Of course you can put a very different slant on it and say if you're unmarried you are both there because you want to be and these men are just as lucky to have their other half. If that were so the other male half would be on egg shells all weekend hoping he'd ironed the shirt right in case she threw him out and he lost her income etc if it weren't etc etc... all good fun stuff.

ggirl · 18/09/2011 16:59

I cannot bear it when women bleat on about housework dominating their lives and moan about their partners not helping.
I have a friend who literally does everything at home , have told her to have 'martyr' tattooed on her forehead...am fed up listening to her whingeing.

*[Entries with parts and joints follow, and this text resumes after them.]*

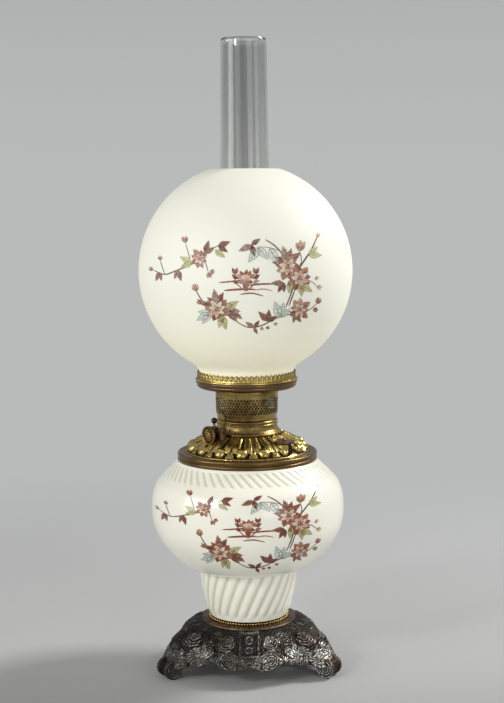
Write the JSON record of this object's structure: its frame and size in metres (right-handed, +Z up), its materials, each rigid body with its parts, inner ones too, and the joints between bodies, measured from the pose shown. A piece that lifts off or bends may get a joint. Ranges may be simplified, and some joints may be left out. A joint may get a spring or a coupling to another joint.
{
  "type": "parlor lamp",
  "caption": "Kerosene parlor lamp: footed openwork base, glass vase, lift-out oil font with centre draught burner, geared wick key, glass chimney and ball shade.",
  "frame": {"origin": "floor under the middle of the base, on the lamp's upright axis", "axes": "+Z up along the chimney; the front face of the base, between two of its feet, looks along -Y"},
  "size_m": [0.2282, 0.2282, 0.6754],
  "materials": {
    "cast_metal": "dark bronzed casting with worn silvery highlights",
    "brass": "aged polished brass with brown recesses",
    "dark_brass": "dark aged brass",
    "copper_brass": "reddish brown aged brass",
    "steel": "plain steel",
    "opal_glass": "glossy opaque ivory glass with painted blossoms",
    "satin_glass": "satin opaque ivory glass with painted blossoms",
    "clear_glass": "clear glossy glass",
    "cotton": "woven cotton"
  },
  "bodies": {
    "stand": {"cast_base": "cast_metal", "beaded_ring": "brass", "vase": "opal_glass", "collar_ring": "dark_brass", "clamp_plate": "brass", "clamp_rod": "steel", "clamp_washer": "steel", "lower_nut": "steel", "upper_nut": "steel"},
    "font": {"font_bowl": "brass", "font_top": "brass", "draught_tube": "brass", "wick_tube": "brass", "burner_collar": "brass", "filler_neck": "brass", "gear_case": "dark_brass", "packing_nut": "brass", "case_screw": "dark_brass"},
    "filler_cap": {"filler_cap": "dark_brass"},
    "key": {"key_shaft": "brass", "pinion": "brass", "thumbwheel": "brass"},
    "wick_raiser": {"rack_rod": "brass", "rack_knob": "dark_brass", "wick_carrier": "brass", "wick": "cotton"},
    "flame_spreader": {"flame_spreader": "brass"},
    "burner": {"burner_gallery": "brass", "shade_ring": "copper_brass", "shade_crown": "brass", "flame_cone": "brass", "chimney_prong_1": "brass", "chimney_prong_2": "brass", "chimney_prong_3": "brass", "chimney_prong_4": "brass"},
    "chimney": {"chimney": "clear_glass"},
    "shade": {"shade": "satin_glass"}
  },
  "joints": [
    {"name": "font_lift", "type": "slide", "parent": "stand", "child": "font", "axis": [0, 0, 1], "range_m": [0, 0.1]},
    {"name": "filler_cap_lift", "type": "slide", "parent": "font", "child": "filler_cap", "axis": [0, 0, 1], "range_m": [0, 0.02]},
    {"name": "wick_lift", "type": "slide", "parent": "font", "child": "wick_raiser", "axis": [0, 0, 1], "range_m": [-0.003, 0.014]},
    {"name": "key_turn", "type": "hinge", "parent": "font", "child": "key", "pos_m": [0, 0, 0.2587], "axis": [-0.766, -0.6428, 0], "range_deg": [-232, 50]},
    {"name": "spreader_lift", "type": "slide", "parent": "font", "child": "flame_spreader", "axis": [0, 0, 1], "range_m": [0, 0.02]},
    {"name": "burner_lift", "type": "slide", "parent": "font", "child": "burner", "axis": [0, 0, 1], "range_m": [0, 0.06]},
    {"name": "chimney_lift", "type": "slide", "parent": "burner", "child": "chimney", "axis": [0, 0, 1], "range_m": [0, 0.24]},
    {"name": "shade_lift", "type": "slide", "parent": "burner", "child": "shade", "axis": [0, 0, 1], "range_m": [0, 0.37]}
  ],
  "couplings": [
    {"joint": "key_turn", "follows": "wick_lift", "rad_per_m": -285.71}
  ]
}
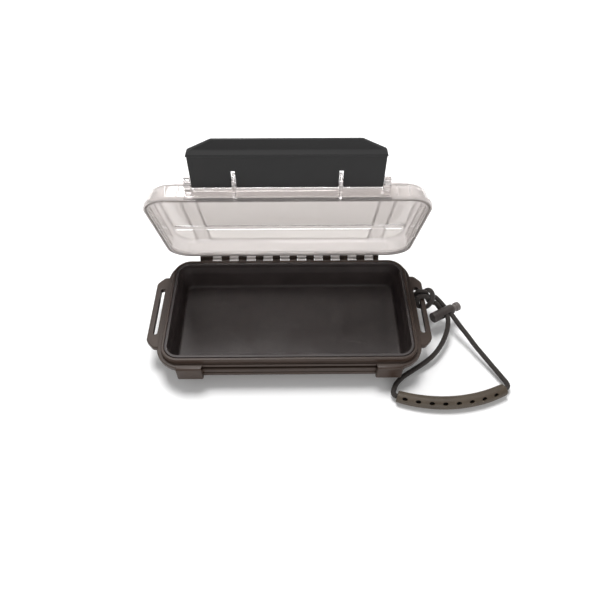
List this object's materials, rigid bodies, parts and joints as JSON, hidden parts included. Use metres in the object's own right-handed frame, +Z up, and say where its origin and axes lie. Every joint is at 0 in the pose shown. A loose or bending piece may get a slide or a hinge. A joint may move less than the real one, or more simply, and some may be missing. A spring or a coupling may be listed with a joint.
{
  "type": "dry box",
  "caption": "Waterproof dry box for a phone: soft-lined dark tub, clear lid on a long rear hinge, wide swing latch, end handles and a hitched lanyard.",
  "frame": {"origin": "centre of the tub's underside, on the surface that the box stands on", "axes": "+X along the tub to the lanyard end, +Y to the hinge side, +Z up"},
  "size_m": [0.2866, 0.1515, 0.1717],
  "materials": {
    "black_plastic": "satin",
    "liner_rubber": "matt",
    "bright_steel": "bright",
    "clear_plastic": "clear",
    "seal_rubber": "matt",
    "latch_plastic": "satin",
    "black_cord": "braided",
    "grip_rubber": "matt",
    "lock_plastic": "satin",
    "plunger_plastic": "satin"
  },
  "bodies": {
    "base": {"base_shell": "black_plastic", "base_liner": "liner_rubber", "hinge_pin": "bright_steel", "lanyard_cord": "black_cord", "lanyard_grip": "grip_rubber", "cord_lock_barrel": "lock_plastic", "cord_lock_spring": "bright_steel"},
    "lid": {"lid_shell": "clear_plastic", "lid_seal": "seal_rubber", "latch_pin": "bright_steel"},
    "latch": {"latch_panel": "latch_plastic"},
    "plunger": {"cord_lock_plunger": "plunger_plastic"}
  },
  "joints": [
    {"name": "lid_hinge", "type": "hinge", "parent": "base", "child": "lid", "pos_m": [0, 0.0589, 0.0245], "axis": [1, 0, 0], "range_deg": [-43, 66.95]},
    {"name": "latch_hinge", "type": "hinge", "parent": "lid", "child": "latch", "pos_m": [0, 0.02379, 0.13715], "axis": [1, 0, 0], "range_deg": [-120, 114.35]},
    {"name": "plunger_slide", "type": "slide", "parent": "base", "child": "plunger", "axis": [0.88, 0.475, 0], "range_m": [-0.0025, 0], "stiffness_N_per_m": 300, "springref_m": 0.002, "deforming": ["cord_lock_spring"]}
  ]
}
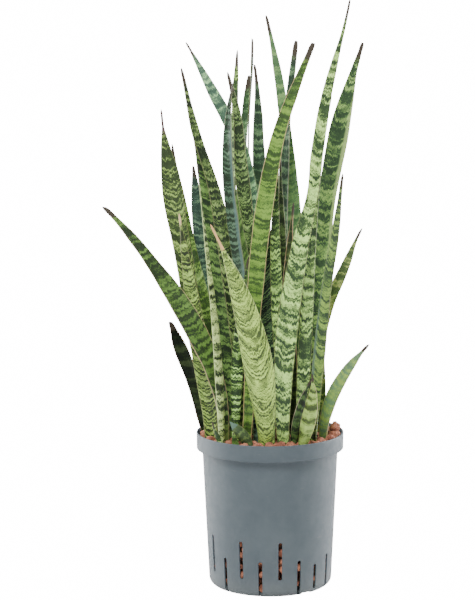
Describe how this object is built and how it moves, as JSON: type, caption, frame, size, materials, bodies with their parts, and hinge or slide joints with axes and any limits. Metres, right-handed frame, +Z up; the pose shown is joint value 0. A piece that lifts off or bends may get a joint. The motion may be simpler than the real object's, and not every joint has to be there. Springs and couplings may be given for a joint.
{
  "type": "potted snake plant",
  "caption": "Clump of tall banded sword leaves growing in red-brown clay granules, in a slotted blue-grey grow pot with a stepped rim.",
  "frame": {"origin": "middle of the pot's flat underside, on the pot's axis", "axes": "+Z up along the pot's axis, -Y to the front that the picture shows, +X to the viewer's right"},
  "size_m": [0.318, 0.1797, 0.715],
  "materials": {
    "pot_plastic": "moulded blue-grey plastic, matt with faint scuffs",
    "clay_granules": "rough porous fired clay, red-brown",
    "leaf_pale": "waxy pale green leaf with dark cross bands",
    "leaf_lime": "waxy yellow-green leaf with mid green bands",
    "leaf_green": "waxy mid green leaf with dark green bands",
    "leaf_blue": "waxy blue-green leaf with faint bands",
    "leaf_olive": "waxy olive leaf with dark mottling",
    "rhizome": "matt yellow-brown underground stem",
    "root": "matt pale root"
  },
  "bodies": {
    "root": {"granule_bed": "clay_granules", "granule_centre_front": "clay_granules", "granule_left_front": "clay_granules", "granule_right_back": "clay_granules", "granule_right_high": "clay_granules", "granule_right_low": "clay_granules", "grow_pot": "pot_plastic", "leaf_back_blue": "leaf_blue", "leaf_back_dark": "leaf_blue", "leaf_back_left_long": "leaf_pale", "leaf_back_slender": "leaf_green", "leaf_back_thin": "leaf_blue", "leaf_back_upright": "leaf_green", "leaf_behind_blue": "leaf_lime", "leaf_centre_bright": "leaf_lime", "leaf_centre_dark": "leaf_olive", "leaf_centre_olive": "leaf_olive", "leaf_centre_pale": "leaf_pale", "leaf_centre_shaded": "leaf_blue", "leaf_front_banded": "leaf_pale", "leaf_front_short": "leaf_lime", "leaf_front_short_dark": "leaf_olive", "leaf_front_wide": "leaf_pale", "leaf_left_arching": "leaf_green", "leaf_left_backing": "leaf_olive", "leaf_left_blue": "leaf_blue", "leaf_left_broad": "leaf_green", "leaf_left_edge_on": "leaf_pale", "leaf_left_inner": "leaf_green", "leaf_left_low_dark": "leaf_blue", "leaf_left_short": "leaf_lime", "leaf_left_tall": "leaf_green", "leaf_mottled": "leaf_olive", "leaf_right_arching": "leaf_green", "leaf_right_leaning": "leaf_green", "leaf_right_upright": "leaf_blue", "leaf_slender_pale": "leaf_pale", "leaf_tall_blue": "leaf_blue", "leaf_tall_right": "leaf_green", "leaf_tallest": "leaf_pale", "leaf_tallest_partner": "leaf_pale", "rhizome_back": "rhizome", "rhizome_front": "rhizome", "rhizome_mid_back": "rhizome", "rhizome_mid_front": "rhizome", "rhizome_middle": "rhizome", "root_back": "root", "root_front": "root", "root_mid_back": "root", "root_mid_front": "root", "root_middle": "root", "shoot_green": "leaf_lime", "shoot_leaning": "leaf_olive", "shoot_pointed": "leaf_pale"}
  },
  "joints": []
}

CMOTdibbler · 18/09/2011 17:00

I def agree with Xenia that travelling for work shouldn't get you off work within the home - I travel a lot for work (alas, no mega bucks or extravagant dinners), and even flying to LA in economy for 3 days is nothing compared to what I leave dh to do (work ft, look after ds, cook etc). I get a guaranteed nights sleep, and to eat in peace - but I note that travelling mums will be on the pc doing grocery orders/ buying birthday presents/ enagging teens, but I've never seen a travelling dad do that

forehead · 18/09/2011 18:10

If you marry the right man there is no reason to have a dirt house. Dh and i both work full time. We have three young dc's and our house is immaculate. This is because we SHARE the chores. I am amazed by the number of women whose dh do sweet F.A. When i married my dh, i made it clear that i expected him to help with the household chores and if he couldn't manage this for any reason, he better damn well pay for a cleaner.

I agree with those who say that you should have a place for everything and that you should declutter regularly.
My living room only has a sofa , television , lamp table.
BTW, cleaning the house is a good way to lose weight.